Alors, on peut s'accrocher à cette idée de chute, à cette interrogation sur la grandeur et la rédemption sans vraiment comprendre pourquoi on a droit à du sous-Depeche Mode (alors que Mesh faisait mieux) en entendant le sympathique "Hour of the Wolf" et l'efficace mais calibré "Little Boy". Le problème n'est pas de basculer dans la pop (Satyricon avait très bien intégré Sivert Høyem sur son titre "Phoenix" en 2013, et Paradise Lost avait innové avec Host en 1999), mais de le faire sans envergure. Le groupe avait déjà lancé The Assassination Of Julius Caesar en 2017 dans cette même veine synth-wave, prolongée avec l'EP Sic Transit Gloria Mundi. Ulver avait alors surpris ; cette année, il n'étonne plus.
Pour les breaks lumineux (avec samples) et le groove synthétique (plutôt Future-pop) d' "Apocalypse 1993", combien de mesures sont ici terriblement prévisibles ? On se lance alors dans le repérage des passages brillants (car il y en a) : les cornemuses du final de "Little Boy" et la mélodie excitante de ce single, les récurrences au motif des fleurs dans les paroles, la beauté de la voix sur "Hour of the Wolf", l'analogie de tonalité entre l'ouverture du disque et sa fermeture, la petite voix à la fin de "Machine Guns…"... On sent que cet album, on finira par l'apprécier, mais pas pour de bonnes raisons car ce n'est pas un grand disque.

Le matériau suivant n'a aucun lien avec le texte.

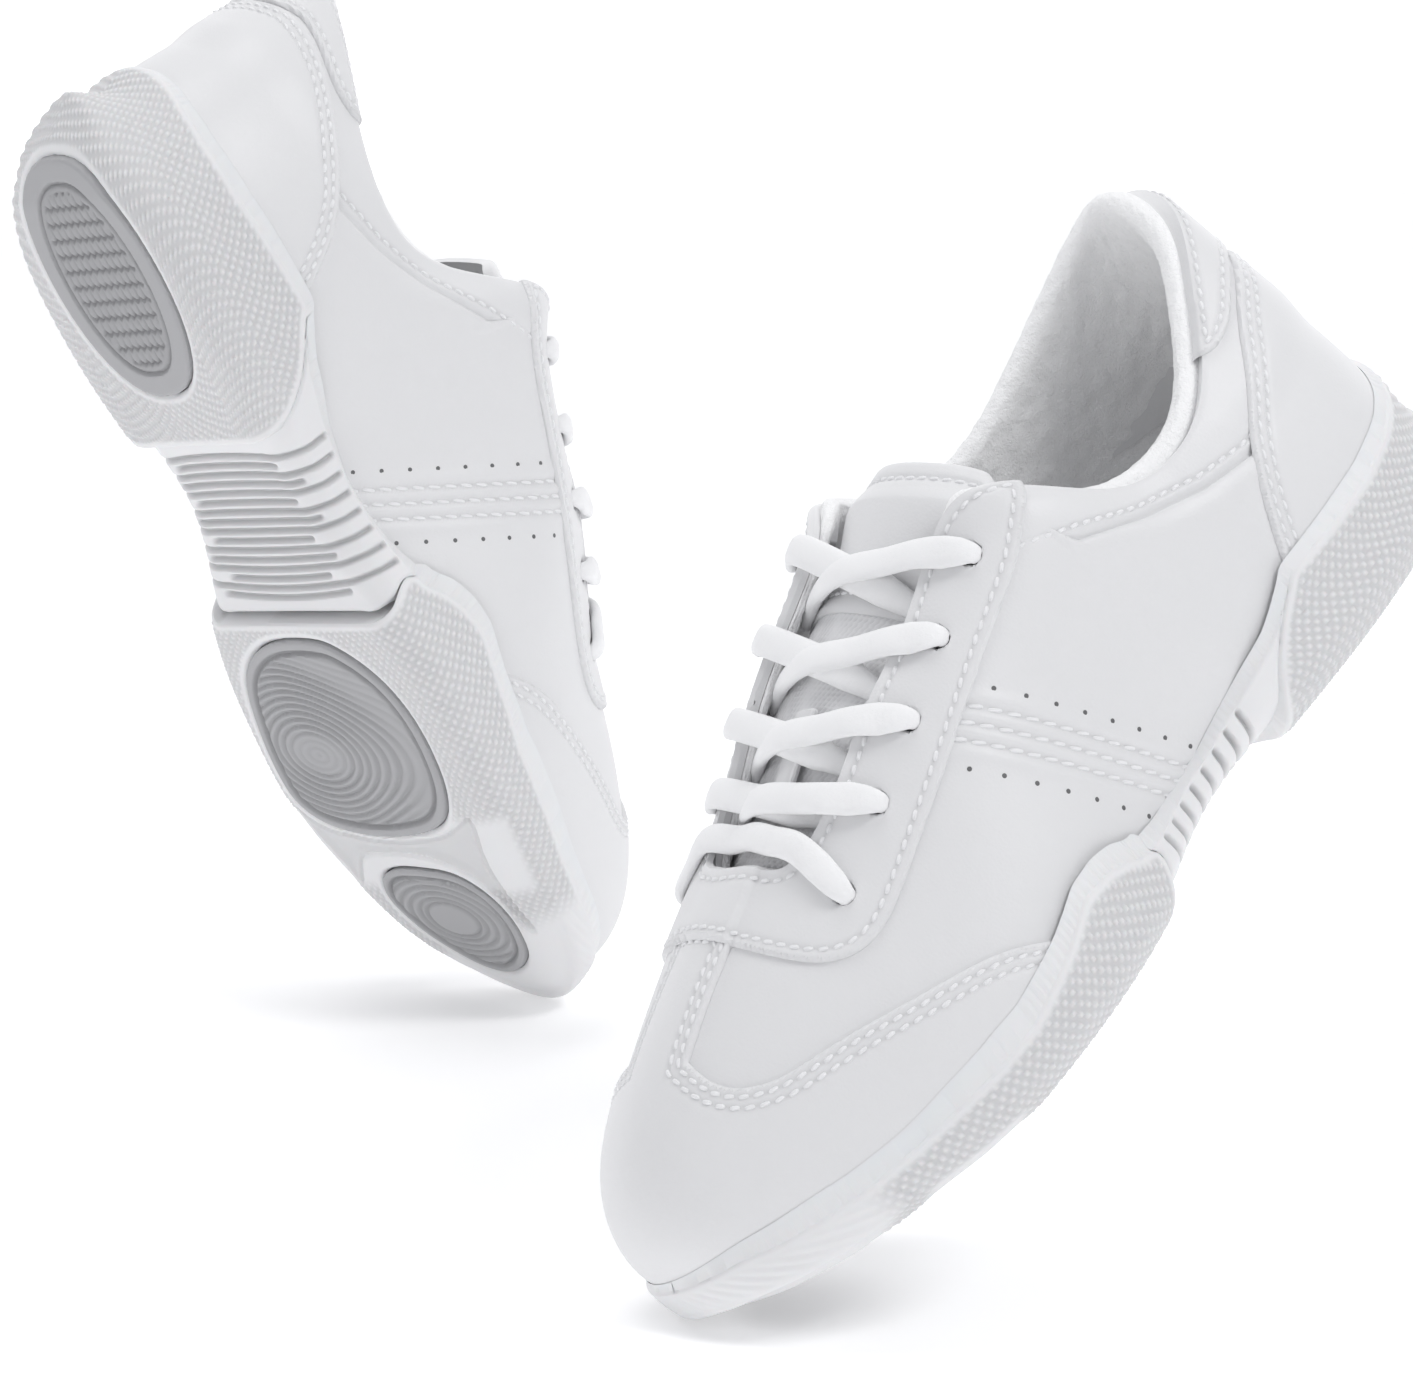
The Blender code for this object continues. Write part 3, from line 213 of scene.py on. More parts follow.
def line_at(table, x):
    """Height of a pattern line at x, rounded between its points."""
    c = np.array(table, float)
    fine = np.linspace(c[0, 0], c[-1, 0], 600)
    rough = np.interp(fine, c[:, 0], c[:, 1])
    kernel = np.hanning(13)
    pad = np.pad(rough, 6, mode="edge")
    return np.interp(x, fine, np.convolve(pad, kernel / kernel.sum(), "valid"))


def arc_length(points):
    """Distance along a line of points from its start."""
    return np.concatenate([[0], np.cumsum(np.linalg.norm(np.diff(points, axis=0), axis=1))])


def rows_at(where, run, rows):
    """Rows of a table interpolated at the given places along a run."""
    return np.stack([np.interp(where, run, rows[:, k]) for k in range(rows.shape[1])], 1)


def unit(rows):
    """Each row at length 1."""
    return rows / np.linalg.norm(rows, axis=1)[:, None]


def groove(x, width, power=2.4):
    """Flat-bottomed groove of depth 1 at 0."""
    return np.exp(-(np.abs(x) / width) ** power)


def smooth(a, b, x):
    """0 below a, 1 above b and smooth between them."""
    s = np.clip((x - a) / (b - a), 0, 1)
    return s * s * (3 - 2 * s)


def bump(x, width):
    """Smooth hump of height 1 at 0."""
    return np.exp(-(x / width) ** 2)


RING = np.array([HEEL] + OUTER_SIDE + [TOE] + INNER_SIDE[::-1] + [HEEL], float)
ROW_T = np.array([0.0, 0.27, 0.53, 0.78, 1.0])
STEP = np.linalg.norm(np.diff(RING[:, 0], axis=0), axis=1)
STEP = STEP + np.linalg.norm(np.diff(RING[:, 2], axis=0), axis=1)
KNOT = np.concatenate([[0.0], np.cumsum(np.sqrt(STEP))])
KNOT = KNOT / KNOT[-1]
TOE_U = KNOT[13]


def surface(us, ts):
    """Points of the outer face of the quarters on a grid of u and t."""
    around = spline_basis(KNOT, True, np.asarray(us, float) % 1.0)
    upward = spline_basis(ROW_T, False, ts)
    return np.einsum("uk,kjc,tj->utc", around, RING, upward)


def at_station(index, side):
    """u of a section counted from the heel, on the outer (1) or inner (-1) side."""
    low = int(index)
    part = index - low
    if side > 0:
        return KNOT[low] * (1 - part) + KNOT[low + 1] * part
    return KNOT[26 - low] * (1 - part) + KNOT[25 - low] * part


# ================================================================ grids
class Sheet:
    """Grid of points on a surface, with normals that point out of the shoe."""

    def __init__(self, points):
        self.p = points
        self.along = np.gradient(points, axis=0)
        self.up = np.gradient(points, axis=1)
        n = np.cross(self.up, self.along)
        self.n = n / np.maximum(np.linalg.norm(n, axis=2), 1e-9)[:, :, None]
        self.x = points[:, :, 0]
        self.y = points[:, :, 1]
        self.z = points[:, :, 2]

    def distance(self, field):
        """Turns a field into distances measured on the surface near its zero line."""
        fu = np.gradient(field, axis=0)
        fv = np.gradient(field, axis=1)
        e = (self.along ** 2).sum(2)
        f = (self.along * self.up).sum(2)
        g = (self.up ** 2).sum(2)
        slope = (fu * fu * g - 2 * fu * fv * f + fv * fv * e) / np.maximum(e * g - f * f, 1e-9)
        return field / np.sqrt(np.clip(slope, 0.06, 4.0))

    def from_top(self):
        """Minus the distance from the grid's last row, measured down the surface."""
        steps = np.linalg.norm(np.diff(self.p, axis=1), axis=2)
        down = np.cumsum(steps[:, ::-1], axis=1)[:, ::-1]
        return -np.concatenate([down, np.zeros((len(down), 1))], axis=1)

    def raised(self, height):
        return self.p + self.n * np.broadcast_to(height, self.x.shape)[:, :, None]


def upper_sheet(u0, u1, t0, t1, step=FINE):
    """Part of the upper with evenly spaced columns."""
    dense = np.linspace(u0, u1, 1200)
    middle = surface(dense, [(t0 + t1) / 2])[:, 0]
    run = arc_length(middle)
    count = int(run[-1] / step) + 2
    us = np.interp(np.linspace(0, run[-1], count), run, dense)
    ts = np.linspace(t0, t1, int(88 * (t1 - t0) / step) + 2)
    sheet = Sheet(surface(us, ts))
    sheet.us = us
    sheet.ts = ts
    return sheet


def corners_inside(field):
    """How many of each cell's four corners have a negative value."""
    inside = (field < 0).astype(int)
    return inside[:-1, :-1] + inside[1:, :-1] + inside[1:, 1:] + inside[:-1, 1:]


def cut_point(table, flat, p, q):
    """Number of the point where the zero line crosses the edge p q."""
    key = (min(p, q), max(p, q))
    if key not in table:
        a, b = flat[key[0]], flat[key[1]]
        table[key] = (len(table), a / (a - b))
    return table[key][0]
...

Nous croulons actuellement sous les groupes qui surjouent la new wave des années 1980 (pas la cold, non, mais bien son parent gentillet !). Il est vraiment dommage de retrouver Ulver dans le groupe des suiveurs, malgré un propos plus profond. Définir aujourd'hui encore sa musique d'expérimentale avec un tel album relève de l'erreur. La précédente sortie, Drone Activity, avait une autre envergure et on pleure presque, au démarrage du dernier titre, "A Thousand Cuts" dont le piano rappelle le miracle de Lyckantropen Themes (2002) avant de sombrer dans une espèce de slow encore une fois bien trop convenu.